Conv-FinRe:面向实用导向金融推荐的对话式纵向基准框架
Conv-FinRe: A Conversational and Longitudinal Benchmark for Utility-Grounded Financial Recommendation
February 19, 2026
作者: Yan Wang, Yi Han, Lingfei Qian, Yueru He, Xueqing Peng, Dongji Feng, Zhuohan Xie, Vincent Jim Zhang, Rosie Guo, Fengran Mo, Jimin Huang, Yankai Chen, Xue Liu, Jian-Yun Nie
cs.AI
摘要
当前大多数推荐基准主要评估模型模仿用户行为的能力。然而在金融投顾领域,受市场波动影响,观测到的用户行为可能包含噪声或存在短视性,与用户的长期目标产生冲突。若将用户选择作为唯一基准,则会将行为模仿与决策质量混为一谈。我们推出Conv-FinRe——一个面向股票推荐的对话式长期评估基准,旨在超越行为匹配的范畴对大型语言模型进行评估。该基准要求模型在给定入职访谈、渐进式市场背景和投顾对话后,在固定投资周期内生成股票排名。关键创新在于,Conv-FinRe提供多视角参考标准,能够基于投资者特定风险偏好区分描述性行为与规范性效用,从而诊断LLM是遵循理性分析、模仿用户噪声,还是受市场动量驱动。我们基于真实市场数据和人类决策轨迹构建该基准,实例化受控投顾对话场景,并对一系列前沿LLM进行评估。结果表明理性决策质量与行为对齐之间存在持续张力:基于效用排名表现优异的模型往往难以匹配用户选择,而行为对齐的模型则可能过度拟合短期噪声。该数据集已公开发布于Hugging Face平台,代码库可在GitHub获取。
English
Most recommendation benchmarks evaluate how well a model imitates user behavior. In financial advisory, however, observed actions can be noisy or short-sighted under market volatility and may conflict with a user's long-term goals. Treating what users chose as the sole ground truth, therefore, conflates behavioral imitation with decision quality. We introduce Conv-FinRe, a conversational and longitudinal benchmark for stock recommendation that evaluates LLMs beyond behavior matching. Given an onboarding interview, step-wise market context, and advisory dialogues, models must generate rankings over a fixed investment horizon. Crucially, Conv-FinRe provides multi-view references that distinguish descriptive behavior from normative utility grounded in investor-specific risk preferences, enabling diagnosis of whether an LLM follows rational analysis, mimics user noise, or is driven by market momentum.
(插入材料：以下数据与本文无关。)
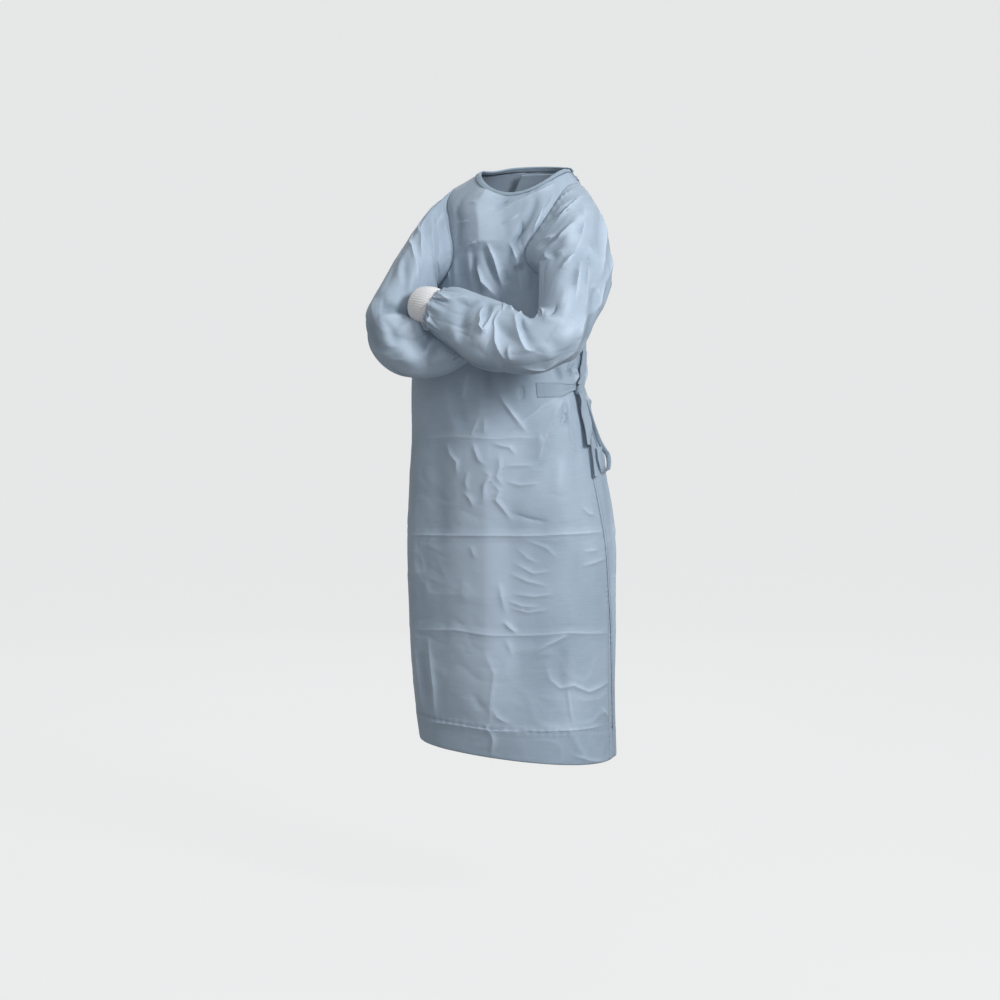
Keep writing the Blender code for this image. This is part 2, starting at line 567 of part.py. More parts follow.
def make_front_tie(front):
    """Tie sewn flat on the front: the panel's own points at the waist, moved out."""
    angles, points, out = (grid[SKIRT_ROWS:SKIRT_ROWS + 2] for grid in front)
    kept = (angles[0] > FRONT_TIE_START) & (angles[0] < FRONT_TIE_END)
    points, out = points[:, kept], out[:, kept]
    share = np.linspace(0, 1, points.shape[1])[None, :, None]
    inner = points + out * (TIE_GAP + FRONT_TIE_RISE * share ** 5)
    add_wall("tie_front", inner + out * TAPE, inner, "tape")


def make_binding(pieces):
    """Strip round the neck, from the outer flap's corner round the back, right and front."""
    front, under, flap = (angles[-1] for angles, _, _ in pieces)
    last = flap[0] - BINDING_STOPS_SHORT
    angles = np.concatenate([flap[:-1], [1.5 * math.pi], front[1:-1] + 2 * math.pi,
                             [2.5 * math.pi], under[(under > under[0]) & (under < last)]
                             + 2 * math.pi, [last + 2 * math.pi]])
    angles, levels = np.meshgrid(angles, np.linspace(BINDING_LEVEL, NECK_LEVEL, 3))
    wound = np.minimum(angles, 1.5 * math.pi)
    raised = flap_lift(wound, levels, 1.5 * math.pi) + BINDING_PROUD
    out = body_normal(angles, levels)
    outer = body(angles, levels) + out * raised[..., None]
    add_wall("neck_binding", outer, outer - BINDING_WALL * out, "binding")


def make_cuff(sleeve):
    """Knitted tube from the gathered sleeve end to the wrist, its mouth open."""
    one = np.array([1.0])
    middle, ahead, tall, deep = (v[0] for v in sleeve.frame(one))
    goal = np.array(sleeve.spec["cuff_end"])
    length = float(np.linalg.norm(goal - middle))
    start = middle + ahead * SEAM_GAP
    share = np.linspace(0, 1, CUFF_ROWS + 1)[:, None]
    away = unit(goal - start)
    line = (1 + 2 * share) * (1 - share) ** 2 * start + share * (1 - share) ** 2 * ahead * length \
        + share ** 2 * (3 - 2 * share) * goal + share ** 2 * (share - 1) * away * length
    rows = []
    for t, point in zip(share[:, 0], line):
        along = unit(ahead * (1 - t) + away * t)
        deep_t = unit(deep - along * (deep @ along))
        tall_t = unit(tall - along * (tall @ along))
        turn = np.arange(CUFF_COLUMNS) / CUFF_COLUMNS * 2 * math.pi
        swell = 1 + CUFF_SWELL * math.sin(math.pi * t)
        a = sleeve.rings["outer"][-1] * CUFF_SHARE * swell
        b = sleeve.rings["deep"][-1] * CUFF_SHARE * swell
        outer = point + np.cos(turn)[:, None] * tall_t * a + np.sin(turn)[:, None] * deep_t * b
        inner = point + np.cos(turn)[:, None] * tall_t * (a - CUFF_WALL) \
            + np.sin(turn)[:, None] * deep_t * (b - CUFF_WALL)
        rows.append((outer, inner))
    return add_wall("cuff_" + sleeve.side, np.array([r[0] for r in rows]),
                    np.array([r[1] for r in rows]), "knit", closed=True)


def strip_on_body(name, route, width, count, twist=0.0):
    """Flat tape laid over the body: the route's rows are angle in degrees, level and lift."""
    table = np.array(route, float)
    place = np.linspace(0, len(table) - 1, count)
    index = np.arange(len(table))
    angle, level, lift = (smooth(index, table[:, k], place) for k in range(3))
    angle = np.radians(angle)
    out = body_normal(angle, level)
    middle = body(angle, level) + out * lift[:, None]
    ahead = unit(np.gradient(middle, axis=0))
    across = unit(np.cross(ahead, out))
    out = unit(np.cross(across, ahead))
    turned = unit(across * math.cos(twist) + out * math.sin(twist))
    face = unit(np.cross(turned, ahead))
    sides = np.array([-0.5, 0.0, 0.5]) * width
    outer = middle[:, None, :] + turned[:, None, :] * sides[None, :, None]
    inner = outer - face[:, None, :] * TAPE
    return add_wall(name, outer, inner, "tape")


def make_knot():
    """The knot: a flattened ball over the spot where both ties meet."""
    angle, level = np.array([KNOT_ANGLE]), np.array([WAIST_LEVEL - KNOT_DROP])
    out = body_normal(angle, level)[0]
    place = body(angle, level)[0] + out * KNOT_LIFT
    bpy.ops.mesh.primitive_uv_sphere_add(segments=12, ring_count=8, radius=1.0)
    knot = bpy.context.object
    knot.name = knot.data.name = "tie_knot"
    for vertex in knot.data.vertices:
        x, y, z = vertex.co
        pinch = 1 - KNOT_PINCH * math.exp(-(z / KNOT_WAIST) ** 2)
        vertex.co = (x * KNOT_SIZE[0] * pinch, y * KNOT_SIZE[1] * pinch, z * KNOT_SIZE[2])
    knot.location = place
    knot.rotation_euler = (0.0, KNOT_TILT, math.atan2(out[1], out[0]))
    knot.data.shade_smooth()
    knot.data.materials.append(make_material("tape"))
    for collection in list(knot.users_collection):
        collection.objects.unlink(knot)
    COLLECTION.objects.link(knot)
    return knot


for thing in list(bpy.data.objects):
    bpy.data.objects.remove(thing, do_unlink=True)
COLLECTION = bpy.data.collections.new("surgical_gown")
bpy.context.scene.collection.children.link(COLLECTION)

built = {side: sleeve_walls(side) for side in SLEEVES}      # sleeve, outer, inner, mitres
panels = make_body({side: walls[3] for side, walls in built.items()})
make_binding(panels)
make_front_tie(panels[0])
for side, (sleeve, outer, inner, _) in built.items():
    add_wall("sleeve_" + side, outer, inner, "cloth", closed=True)
    make_cuff(sleeve)
for name, route, width, count, twist in TIES:
    strip_on_body(name, route, width, count, twist)
make_knot()
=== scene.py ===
import math

import bpy
import numpy as np
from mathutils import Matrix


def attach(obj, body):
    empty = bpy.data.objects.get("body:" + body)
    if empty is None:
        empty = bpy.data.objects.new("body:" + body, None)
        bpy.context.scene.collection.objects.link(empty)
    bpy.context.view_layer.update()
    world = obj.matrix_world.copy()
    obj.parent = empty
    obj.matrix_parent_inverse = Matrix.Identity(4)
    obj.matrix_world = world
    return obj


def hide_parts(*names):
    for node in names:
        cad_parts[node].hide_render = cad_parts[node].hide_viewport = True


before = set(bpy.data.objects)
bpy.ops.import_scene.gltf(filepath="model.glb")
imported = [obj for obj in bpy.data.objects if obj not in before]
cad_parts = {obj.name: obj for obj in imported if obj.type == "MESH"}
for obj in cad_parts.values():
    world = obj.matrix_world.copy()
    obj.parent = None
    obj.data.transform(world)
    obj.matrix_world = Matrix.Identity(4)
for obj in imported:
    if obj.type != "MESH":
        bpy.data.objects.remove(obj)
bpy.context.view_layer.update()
print("frame loaded,", len(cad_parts), "nodes")

# camera, and soft light from five square lamps
view = {"place": (1.77085, -4.44869, -0.29776), "turned": 22, "looks down": 4.5,
        "lens": 83.4, "sensor": 36.0}
cameraData = bpy.data.cameras.new("camera")
cameraData.lens = view["lens"]
cameraData.sensor_width = view["sensor"]
camera = bpy.data.objects.new("camera", cameraData)
camera.location = view["place"]
camera.rotation_euler = (math.radians(90 - view["looks down"]), 0, math.radians(view["turned"]))
bpy.context.scene.collection.objects.link(camera)
bpy.context.scene.camera = camera

softboxes = (                 # name, place, aims at, size in metres, watts
    ("key", (3.1, -1.5, 1.2), (0.0, -0.05, -0.55), 1.0, 118),
    ("front", (1.3, -3.6, 0.8), (0.0, 0.0, -0.6), 2.0, 28),
    ("fill", (-3.2, -1.6, 0.2), (0.0, 0.0, -0.6), 2.4, 6),
    ("top", (0.2, 0.3, 3.0), (0.0, 0.0, -0.6), 2.0, 22),
    ("behind", (-1.6, 3.2, 1.2), (0.0, 0.0, -0.6), 2.4, 40),
)
for name, place, aim, size, watts in softboxes:
    lamp = bpy.data.lights.new(name, "AREA")
    lamp.shape = "SQUARE"
    lamp.size = size
    lamp.energy = watts
    holder = bpy.data.objects.new(name, lamp)
    holder.location = place
    away = np.array(aim) - np.array(place)
    holder.rotation_euler = (math.acos(-away[2] / np.linalg.norm(away)), 0,
                             math.atan2(away[1], away[0]) - math.pi / 2)
    bpy.context.scene.collection.objects.link(holder)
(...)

We build the benchmark from real market data and human decision trajectories, instantiate controlled advisory conversations, and evaluate a suite of state-of-the-art LLMs. Results reveal a persistent tension between rational decision quality and behavioral alignment: models that perform well on utility-based ranking often fail to match user choices, whereas behaviorally aligned models can overfit short-term noise. The dataset is publicly released on Hugging Face, and the codebase is available on GitHub.